Shoplifting gangs were running in doing blitz raids on the detergent aisle and then selling their ill-gotten soap online, which says something about the price of Xtra I guess. Now Fred Meyers assume you're a shoplifter -

...unless you are very very tall indeed. 


I like to read books way, way after the hoopla is done. I proved the rightness of this stance during the Anne Rice hullabaloo, when it was all about Lestat and Ramses the Damned and tragic castrati and so  forth.  'Interview' was a fun read, but I mean come on people.  In fact don't even get me started about Anne RiceANYWAY. Anyway.


Rudolfo Anaya wrote 'Bless me Ultima' back in 1972, and eeeeeeeeverybody was reading that thing. It was promptly banned, so of course in liberal-as-fuck Oregon it was proudly on the shelves of our school library, where I ignored it, and Jane Austen, despite six years of urging from various teachers. 

It's a meaning of life story set in the Southwest painted with a big, bold, red brush. It's very violent, and pretty frank about race and class, but it was the bold pagan stance it took that earned it a banning, I'm certain - Mr. Anaya is not a big fan of Catholicism. At all. 

'Bless Me, Ultima' came back strong in the 1980's for some reason, and by then I had me a damn life so I gave it yet another miss. 

Last week I picked up a copy at the Humane Society Thrift Shop know what, it's not bad at all. Quite a bit better than anything Ms. Rice might have pulled out of her yallup, although it's just as fraught.  
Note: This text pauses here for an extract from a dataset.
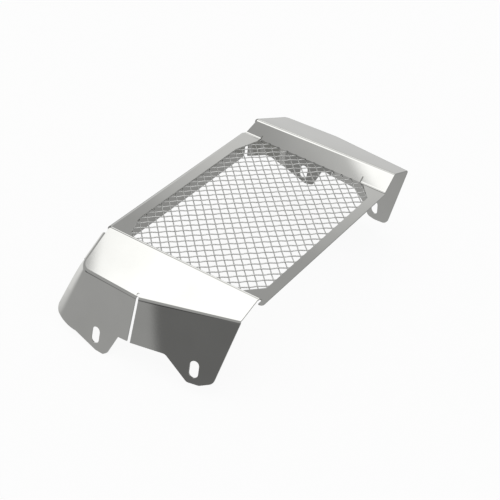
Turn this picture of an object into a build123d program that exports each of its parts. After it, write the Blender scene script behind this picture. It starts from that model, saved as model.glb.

Why do I endorse it? 1. Frequent  mention of chili peppers   2. There's no romantic content at all, which pleases me. Further, this isn't one of those Southwestern themed 'fiction with recipes' crap. There is a lot of deep meaning going on. Like, you know, symbolism and shit like that. A lot of sandstorms and bloodshed and big emotions. And owls. 
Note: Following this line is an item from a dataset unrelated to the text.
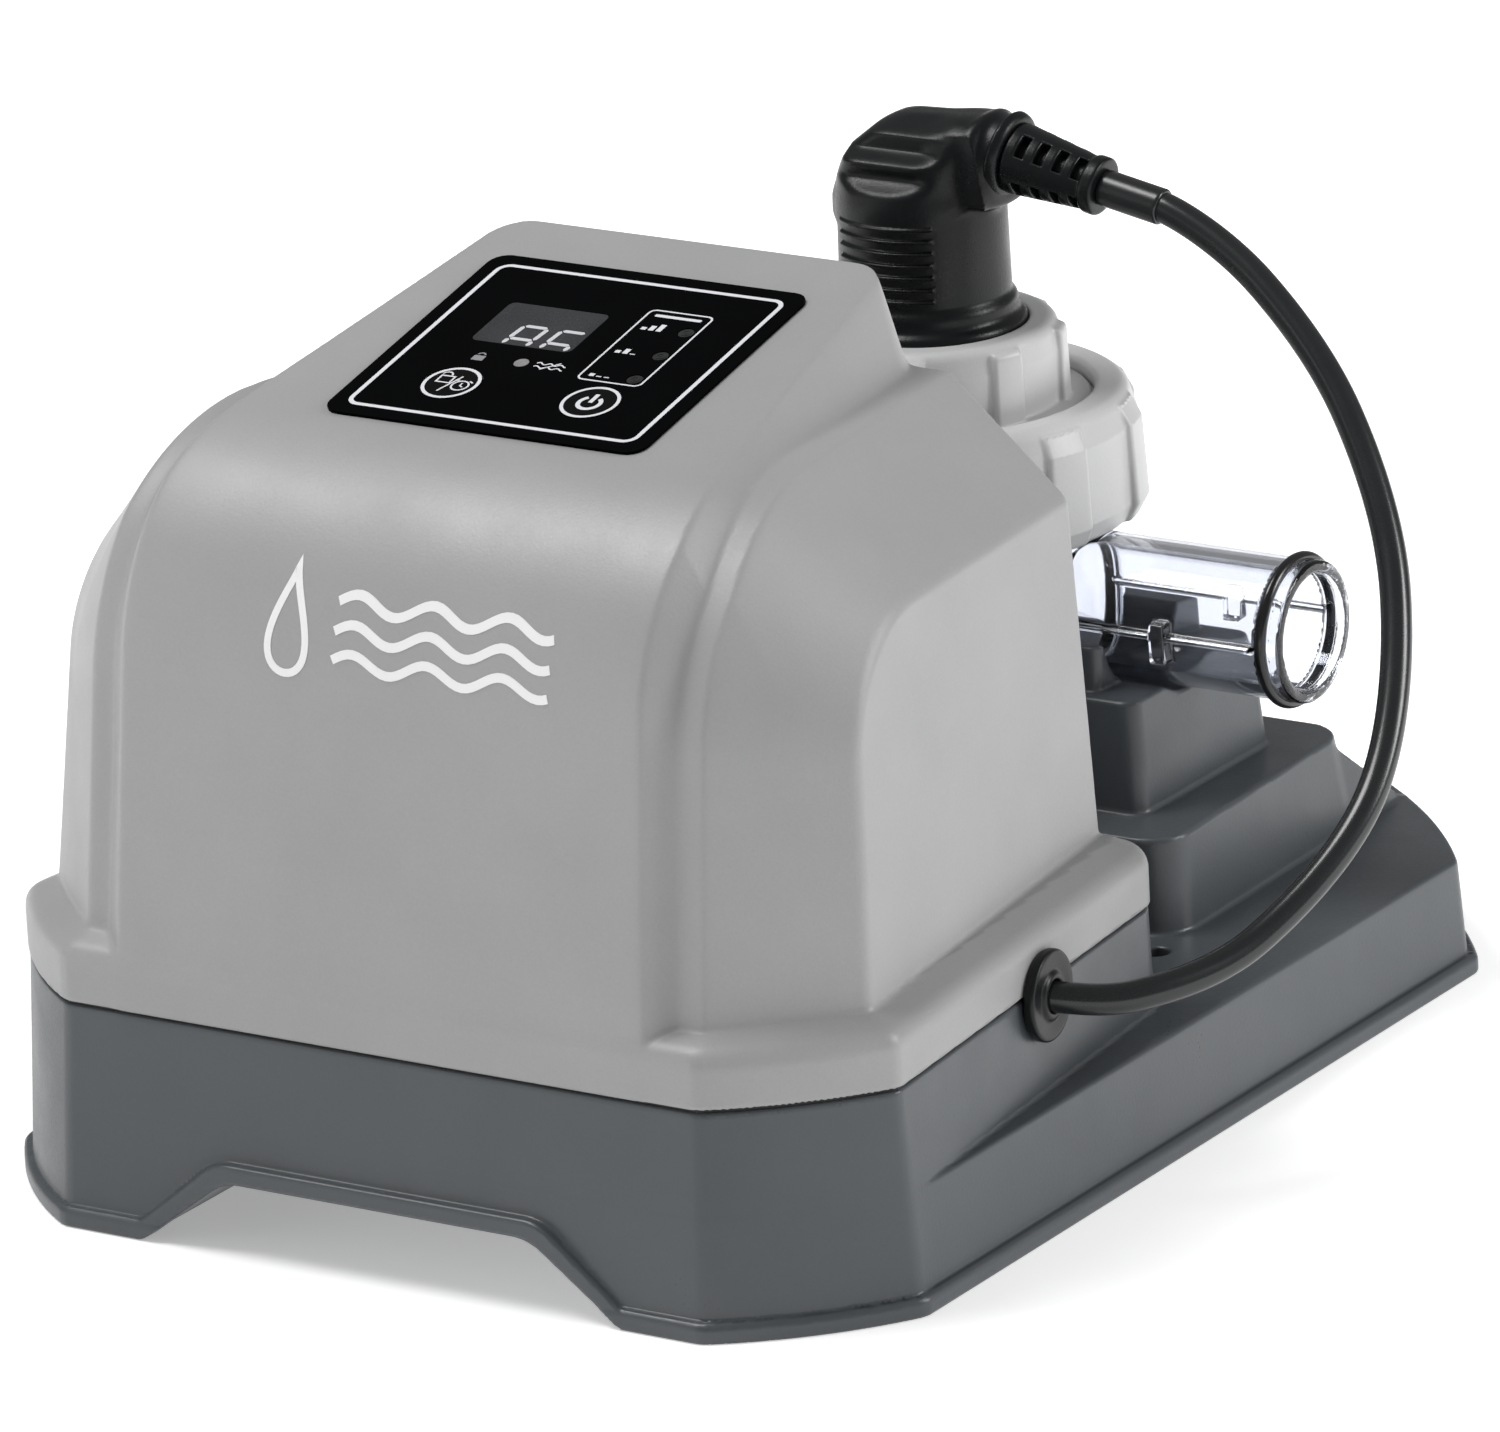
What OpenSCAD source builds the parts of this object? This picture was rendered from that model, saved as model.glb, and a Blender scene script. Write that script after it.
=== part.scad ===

See, this is the problem I have with writing reviews. I don't want to give away the story, but I don't want to sound like a goon, like I did when I reviewed The Pentateuch on a certain library site. Therefore I have given up trying to be all Miss Perfect Book Review Lady for good.  I have been reading since 1964. I read because I love to read, period - and I trust my own taste.

You should too.

If I say something is worth reading, then get right skippy on that shit. Dear old FirstNations would not lead you wrong. Bless Me Ultima is absolutely worth a read. You can read it for enjoyment and not miss a damn thing and be entertained.  You can read it for meaning and find all kinds of fucking meaning and shades and tones and themes and references - not all of which I got - but which were presented so well that it made me want to know more

Now go read this book dammit. 

                                                           And quit calling me Heddy.


  1. I thought to myself she surely can't still be studying cookbooks can she??? And guess what sugar pie you were!!!!
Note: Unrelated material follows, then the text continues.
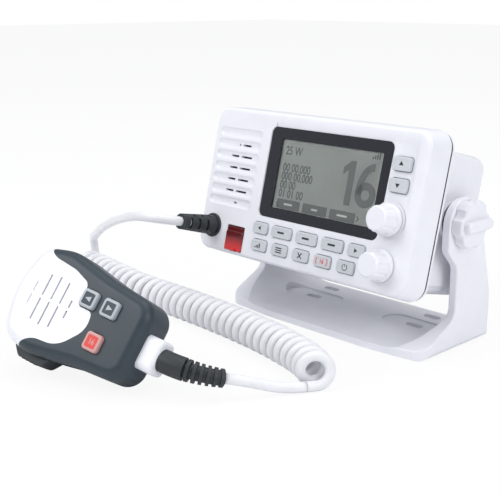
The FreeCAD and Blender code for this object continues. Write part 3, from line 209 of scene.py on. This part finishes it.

    I love bumbles!!!!! They are so cute. I didn't know you could touch them. Maybe Ill try one day in the garden. Excellent pictures toots.

    1. The best time to bother the bumbles is early in the morning while they're still a little sleepy. If you find one asleep in a flower it's fun to tip it out into your hand and warm it up until it flies away! Be careful! You're awfully sweet and the bees might get IDEAS.

  2. Awwwww....Bumble-bums!!! They are the only stinging creature that won't make me run for the hills. Lot's of Queen hornets round here at the moment - my head tells me they're not interested in me, my heart is pretty likely to get me killed as I run off a cliff.
    I am looking for a new book to read and I'm finding it difficult to choose. Not only the book, but also the format - I prefer paper books, but downloading is cheaper. If I download then the powers that be get to know my reading habits, and I don't want that - I will just have to budget for paper.

    1. We have the same problem with the queen hornets here. I just got one in my living room the size of a freakin' Cessna. As for books, my goodness, go to thrift stores!

  3. Bumblebees are fabulous creatures! I am eternally fascinated by them, and we have loads of different types.

    Apparently some boffins came up with the idea that because their wings are so small in proportion to their fat bums, they shouldn't be able to fly - but the way they rotate their wings means the little buggers defy those laws of aerodynamics! Brilliant stuff. Jx

  4. I wondered where the hell you'd gone of to and now I know! Sweetpea, I have been blogging for 10 days!!and now I can't stop!! I haven't noticed the bees around here, but that's probably because I've been all about the hummingbirds! I should try and get some photos. I'm reading Erik Lawson latest, The Demon of Unrest. It's about the lead-up to the Civil War. Damn good reading! xoxo

    1. I know, I know, I've been reading, but Blogger has been messing with my ability to comment. Frankly it's been great seeing you around so much more frequently, HINT HINT

  5. Sorry to be so late to the party, but it turns out I am a lazy slug. Two things, a) I am going to Fred Meyers and charge people $1 to reach up to the top shelf to get them shit to boost and b) Anne Rice is good at characters and excellent at setting up plots, but cannot bring herself to resolve any of them to save her worthless life.